▸ PROBLEM STATEMENT
Repeat every line below exactly as it reads.

▸ PROVIDED DATA

--- --- ---

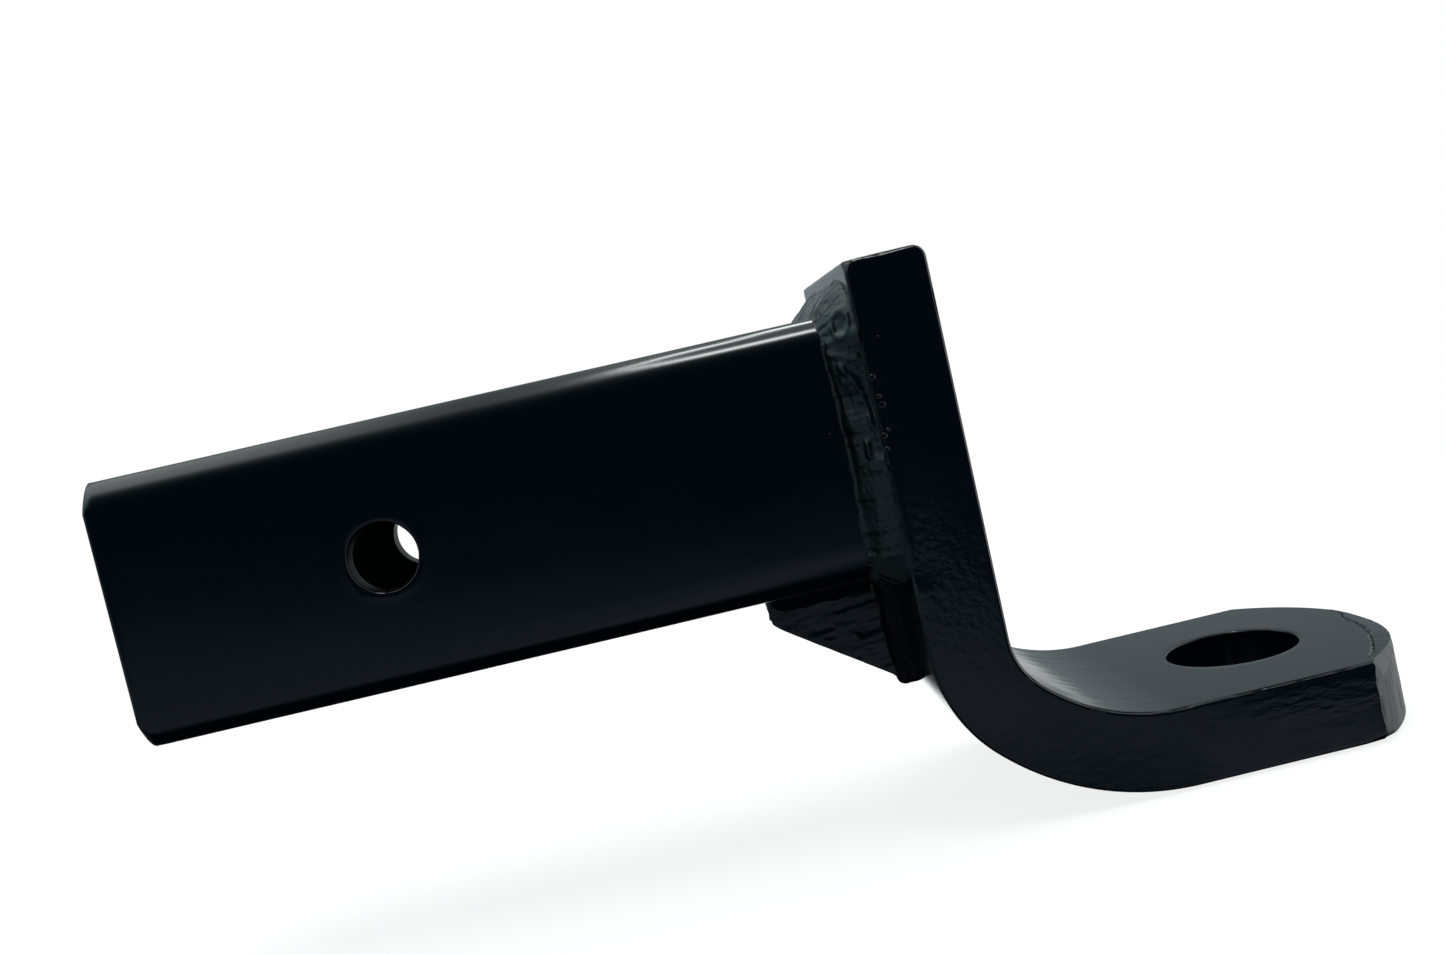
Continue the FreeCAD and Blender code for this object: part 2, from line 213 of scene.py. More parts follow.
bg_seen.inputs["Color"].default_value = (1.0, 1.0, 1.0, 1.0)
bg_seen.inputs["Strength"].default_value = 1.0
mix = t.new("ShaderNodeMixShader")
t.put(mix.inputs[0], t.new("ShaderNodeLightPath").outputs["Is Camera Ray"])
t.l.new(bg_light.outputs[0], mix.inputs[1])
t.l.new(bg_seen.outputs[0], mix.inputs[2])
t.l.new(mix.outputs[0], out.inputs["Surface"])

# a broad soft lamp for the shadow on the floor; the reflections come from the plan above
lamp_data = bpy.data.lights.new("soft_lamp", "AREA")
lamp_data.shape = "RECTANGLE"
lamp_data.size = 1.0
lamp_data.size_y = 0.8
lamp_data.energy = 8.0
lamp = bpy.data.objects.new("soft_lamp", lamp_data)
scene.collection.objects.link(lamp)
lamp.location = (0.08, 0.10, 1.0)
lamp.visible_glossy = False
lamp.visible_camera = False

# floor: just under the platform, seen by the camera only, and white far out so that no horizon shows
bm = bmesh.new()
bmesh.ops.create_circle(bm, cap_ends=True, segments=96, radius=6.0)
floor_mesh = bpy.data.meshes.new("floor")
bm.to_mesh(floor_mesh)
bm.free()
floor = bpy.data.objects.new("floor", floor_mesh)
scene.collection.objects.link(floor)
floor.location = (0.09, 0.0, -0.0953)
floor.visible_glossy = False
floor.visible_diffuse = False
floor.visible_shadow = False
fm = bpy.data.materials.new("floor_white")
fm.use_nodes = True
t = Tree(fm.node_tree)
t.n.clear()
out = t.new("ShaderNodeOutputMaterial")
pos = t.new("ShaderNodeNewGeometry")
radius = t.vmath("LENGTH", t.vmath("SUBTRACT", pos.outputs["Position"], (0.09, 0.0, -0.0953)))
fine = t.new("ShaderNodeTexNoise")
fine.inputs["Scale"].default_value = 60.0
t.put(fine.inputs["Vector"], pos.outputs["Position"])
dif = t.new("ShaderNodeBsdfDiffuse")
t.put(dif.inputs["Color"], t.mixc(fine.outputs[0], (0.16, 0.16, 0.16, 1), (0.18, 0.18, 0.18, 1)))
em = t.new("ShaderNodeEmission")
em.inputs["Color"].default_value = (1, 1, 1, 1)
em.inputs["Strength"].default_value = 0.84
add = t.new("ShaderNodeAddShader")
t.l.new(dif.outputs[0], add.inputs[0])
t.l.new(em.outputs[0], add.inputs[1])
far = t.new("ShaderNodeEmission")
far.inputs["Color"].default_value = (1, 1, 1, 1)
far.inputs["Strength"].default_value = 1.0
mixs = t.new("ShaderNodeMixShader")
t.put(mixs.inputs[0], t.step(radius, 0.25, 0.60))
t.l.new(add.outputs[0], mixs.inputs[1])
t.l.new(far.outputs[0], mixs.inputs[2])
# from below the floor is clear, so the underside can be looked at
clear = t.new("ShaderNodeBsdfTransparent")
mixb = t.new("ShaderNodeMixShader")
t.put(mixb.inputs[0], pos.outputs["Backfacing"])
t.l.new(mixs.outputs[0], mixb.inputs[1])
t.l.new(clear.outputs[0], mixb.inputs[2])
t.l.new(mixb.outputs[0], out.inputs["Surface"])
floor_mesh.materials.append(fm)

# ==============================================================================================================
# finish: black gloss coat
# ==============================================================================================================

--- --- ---

▸ WRITTEN ANSWER
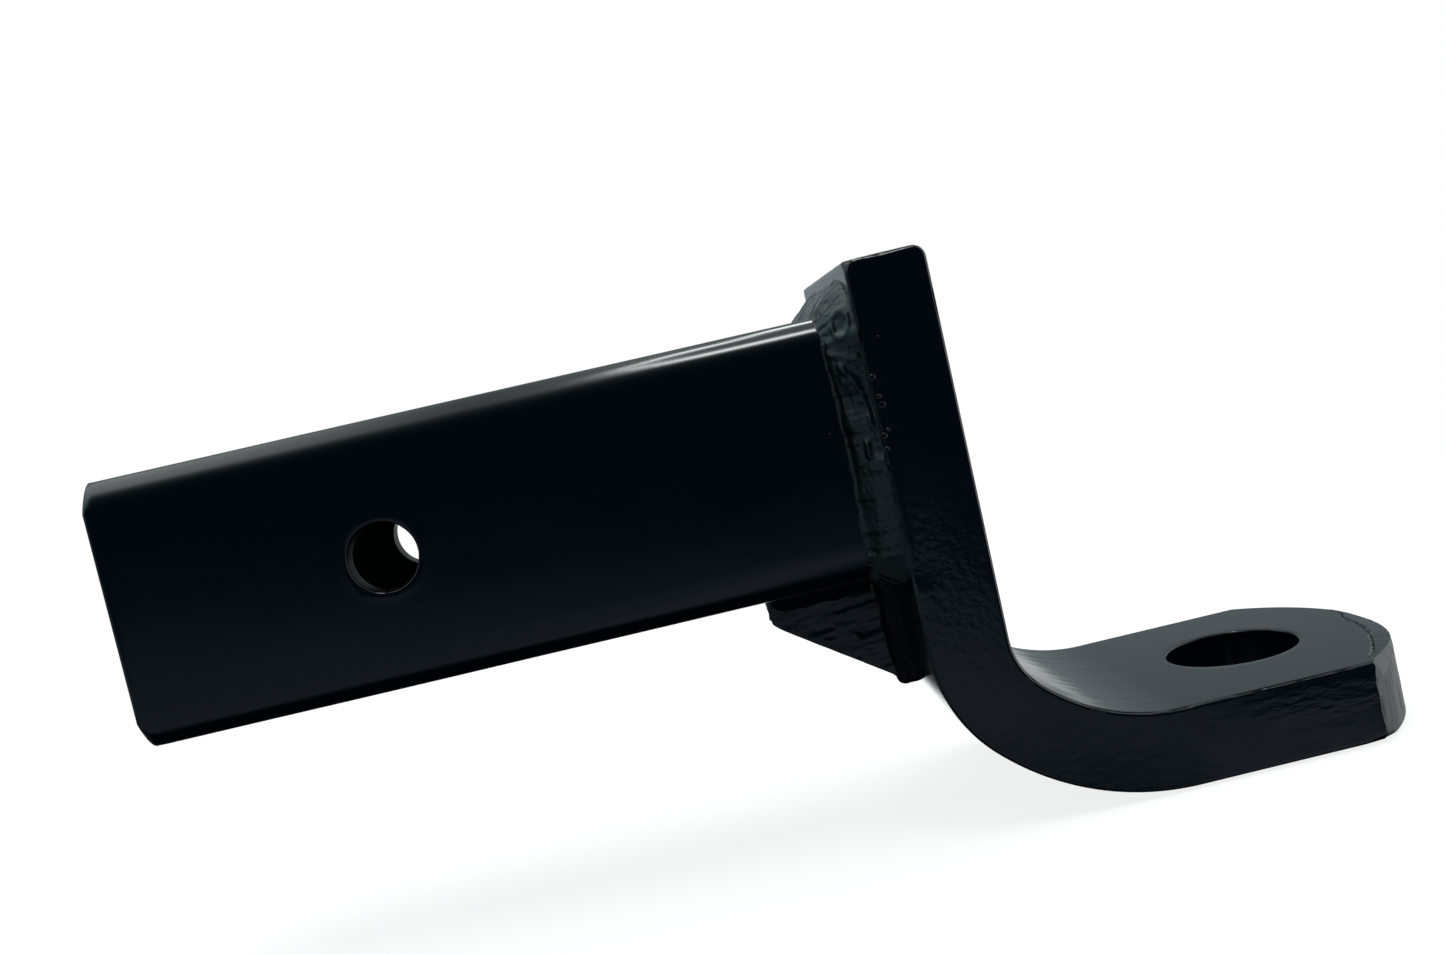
Continue the FreeCAD and Blender code for this object: part 2, from line 213 of scene.py. More parts follow.
bg_seen.inputs["Color"].default_value = (1.0, 1.0, 1.0, 1.0)
bg_seen.inputs["Strength"].default_value = 1.0
mix = t.new("ShaderNodeMixShader")
t.put(mix.inputs[0], t.new("ShaderNodeLightPath").outputs["Is Camera Ray"])
t.l.new(bg_light.outputs[0], mix.inputs[1])
t.l.new(bg_seen.outputs[0], mix.inputs[2])
t.l.new(mix.outputs[0], out.inputs["Surface"])

# a broad soft lamp for the shadow on the floor; the reflections come from the plan above
lamp_data = bpy.data.lights.new("soft_lamp", "AREA")
lamp_data.shape = "RECTANGLE"
lamp_data.size = 1.0
lamp_data.size_y = 0.8
lamp_data.energy = 8.0
lamp = bpy.data.objects.new("soft_lamp", lamp_data)
scene.collection.objects.link(lamp)
lamp.location = (0.08, 0.10, 1.0)
lamp.visible_glossy = False
lamp.visible_camera = False

# floor: just under the platform, seen by the camera only, and white far out so that no horizon shows
bm = bmesh.new()
bmesh.ops.create_circle(bm, cap_ends=True, segments=96, radius=6.0)
floor_mesh = bpy.data.meshes.new("floor")
bm.to_mesh(floor_mesh)
bm.free()
floor = bpy.data.objects.new("floor", floor_mesh)
scene.collection.objects.link(floor)
floor.location = (0.09, 0.0, -0.0953)
floor.visible_glossy = False
floor.visible_diffuse = False
floor.visible_shadow = False
fm = bpy.data.materials.new("floor_white")
fm.use_nodes = True
t = Tree(fm.node_tree)
t.n.clear()
out = t.new("ShaderNodeOutputMaterial")
pos = t.new("ShaderNodeNewGeometry")
radius = t.vmath("LENGTH", t.vmath("SUBTRACT", pos.outputs["Position"], (0.09, 0.0, -0.0953)))
fine = t.new("ShaderNodeTexNoise")
fine.inputs["Scale"].default_value = 60.0
t.put(fine.inputs["Vector"], pos.outputs["Position"])
dif = t.new("ShaderNodeBsdfDiffuse")
t.put(dif.inputs["Color"], t.mixc(fine.outputs[0], (0.16, 0.16, 0.16, 1), (0.18, 0.18, 0.18, 1)))
em = t.new("ShaderNodeEmission")
em.inputs["Color"].default_value = (1, 1, 1, 1)
em.inputs["Strength"].default_value = 0.84
add = t.new("ShaderNodeAddShader")
t.l.new(dif.outputs[0], add.inputs[0])
t.l.new(em.outputs[0], add.inputs[1])
far = t.new("ShaderNodeEmission")
far.inputs["Color"].default_value = (1, 1, 1, 1)
far.inputs["Strength"].default_value = 1.0
mixs = t.new("ShaderNodeMixShader")
t.put(mixs.inputs[0], t.step(radius, 0.25, 0.60))
t.l.new(add.outputs[0], mixs.inputs[1])
t.l.new(far.outputs[0], mixs.inputs[2])
# from below the floor is clear, so the underside can be looked at
clear = t.new("ShaderNodeBsdfTransparent")
mixb = t.new("ShaderNodeMixShader")
t.put(mixb.inputs[0], pos.outputs["Backfacing"])
t.l.new(mixs.outputs[0], mixb.inputs[1])
t.l.new(clear.outputs[0], mixb.inputs[2])
t.l.new(mixb.outputs[0], out.inputs["Surface"])
floor_mesh.materials.append(fm)

# ==============================================================================================================
# finish: black gloss coat
# ==============================================================================================================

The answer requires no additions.